The Church from the Vatican has written several directives on sex education in the past decades: Pope John Paul II wrote an Exhortation, THE ROLE OF THE CHRISTIAN FAMILY IN THE MODERN WORLD (11/22/81); The Vatican Congregation for Catholic Education wrote EDUCATIONAL GUIDANCE IN HUMAN LOVE: Outlines for Sex Education (10/22/83); The Pontifical Council for the Family released a statement on The Truth and Meaning of Human Sexuality (12/20/95).

All of these documents have many positive things to say about human love and sexuality. Main and central is the point that parents have the right and duty to educate their children to love and human sexuality. Right. No argument.

Pope John Paul expressed one of his basic theological hypotheses in his 1981 exhortation: that “education for chastity is absolutely essential… which means respecting and fostering the Nuptial Meaning of the body. Indeed Christian parents, discerning the signs of God’s call, will devote special attention and care to education in virginity or celibacy as the supreme form of that self-giving that constitutes the very meaning of human sexuality.”

This is a religious speculation and certainly not based on the nature of human sexuality or natural law.
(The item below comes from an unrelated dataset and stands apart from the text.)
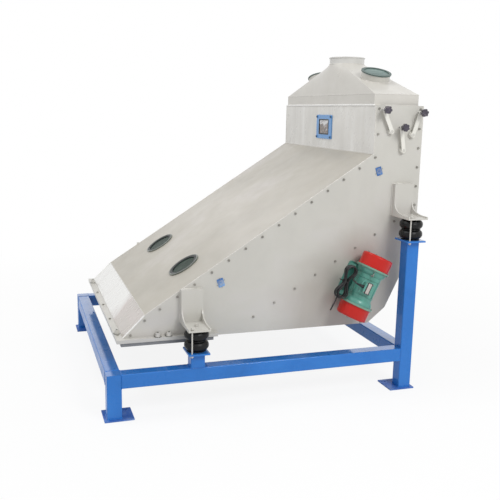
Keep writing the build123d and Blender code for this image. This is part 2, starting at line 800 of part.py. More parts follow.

This kind of stance leads scientists like Huxley to say, “Celibacy is the greatest sexual perversion.” That too is an exaggeration, but no more than that of the Pope.

The 1983 statement gives the responsibility and charge of sex education and oversight to the Bishop.

The 1995 statement again takes the positive stance of the parents’ right and responsibility to educate their children for love, sexuality, and chastity. But woven into the essence is the distortion of nature following morals rather than morality following nature.

The first of their Four Working Principles listed is that human sexuality is a sacred mystery and must be taught always bearing in mind the effects of original sin. In popular parlance it amounts to: “sex is dirty, save it for someone you love.” Original or any other sin ought not to be the first association with sex education. That is not a secular stance so often condemned in Church documents on love and sex.

“The lasting effects of original sin” that the document reemphasizes along with “human weakness” are again false and premature moral intrusion on the nature of sex and human development in spite of the lip service the documents pay to respecting developmental stages.

Masturbation should not be talked about in terms of sin or selfishness. It is a normal human function; it of course has moral implications like eating and drinking.

Respect for life and love does not, in the scheme of human nature, exclude contraception. Contraception should involve a rational and responsible decision about love, life, and commitment. It is not intrinsically evil, neither is masturbation and that applies to the nature of homosexual orientation, too. Those natural dispositions, choices, and behaviors are not primarily expressions of selfishness.

When this directive recommends “books and other resources approved by ecclesiastical authorities” the double message is extended—parents are teachers, but bishops and priests are the authoritative sources of the truth about human sexuality. It is not true. Grace builds on nature. In sex the church tries to turn that verity on its head. The Bible is no more a guide to the nature of human sexuality than it is to the nature of the stars or geology even if it has many good lessons about the right and loving use of natural gifts.

I repeat: every religion has its right to pronounce its views and teaching about morality and its worldview. These beliefs, however noble, cannot be honestly promulgated as science or natural in the fundamental sense.

Bishops and priests are not reliable sources of knowledge about the nature of human sexuality.

A great deal of damage is done when any religion confuses scientific teaching with their moral dogma. First, faith cannot substitute for science; and second, the great wealth of religious image, ideation, and inspiration is lost for the moral guidance of people when they are confused with non-credible assertions of faith as science.